Avec "Psy", "Traces" et "Séquence 8", le collectif canadien des 7 Doigts de la Main nous avait habitué au meilleur. Avec "Cuisine et confessions", présenté à la Maison de la Danse pour les Nuits de Fourvière, il signe un spectacle tout en auto-satisfaction et en démagogie. Nadja Pobel


Un décor de cuisine monumental à faire pâlir tous les marquis de salades, des artistes venant à la rencontre des spectateurs qui s'installent pour s'enquérir de leur plat préféré alors que d'appétissantes émanations d'ail s'échappent du plateau : les 7 Doigts de la Main savent recevoir et allécher.

Sauf que ce prélude, même une fois les lumières éteintes, n'en finit plus, au point que le spectacle semble ne jamais commencer, nonobstant quelques numéros de jonglage avec des fouets métalliques. D'emblée, Cuisine et confessions manque cruellement de rythme – et cela se vérifiera sur ses 90 minutes – un comble pour des circassiens,  par ailleurs de très haut niveau (ah ! leur maîtrise du mât chinois...).

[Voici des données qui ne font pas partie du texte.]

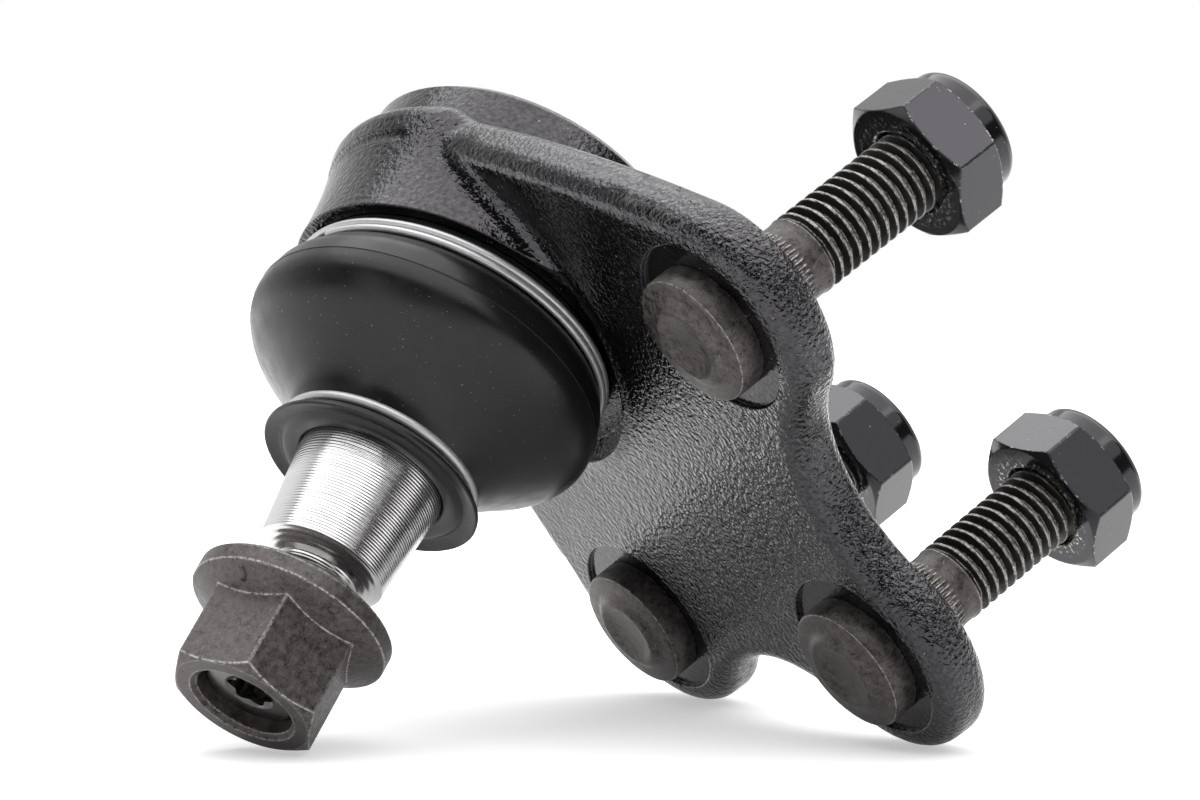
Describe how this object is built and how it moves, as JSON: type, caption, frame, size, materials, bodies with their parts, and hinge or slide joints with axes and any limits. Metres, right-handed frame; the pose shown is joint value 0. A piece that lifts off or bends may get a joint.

De là, les 7 Doigts de la Main se laissent prendre au piège de l'adresse réitérée au public, le conviant fréquemment sur scène, comme s'ils ne pouvaient convaincre par leur seul talent, allant jusqu'à se planquer tandis que trois spectateurs meublent la scène. Dans cet aveu de faiblesse, ce n'est pas tant l'embarras des cobayes qui met mal à l'aise que la limpide démission des artistes.

Se (faire) rouler dans la farine

Autre facilité : le bavardage. Chacun – le titre l'annonçait – y va de sa confession plus ou moins intime, noyée dans une logorrhée qui, même quand elle se veut poignante (un des protagonistes raconte la vie de son père arrêté par la junte militaire), tombe à plat, de la même façon que ce running gag qui voit la troupe, visiblement très contente d'elle-même, inciter sans cesse la foule à l'applaudir.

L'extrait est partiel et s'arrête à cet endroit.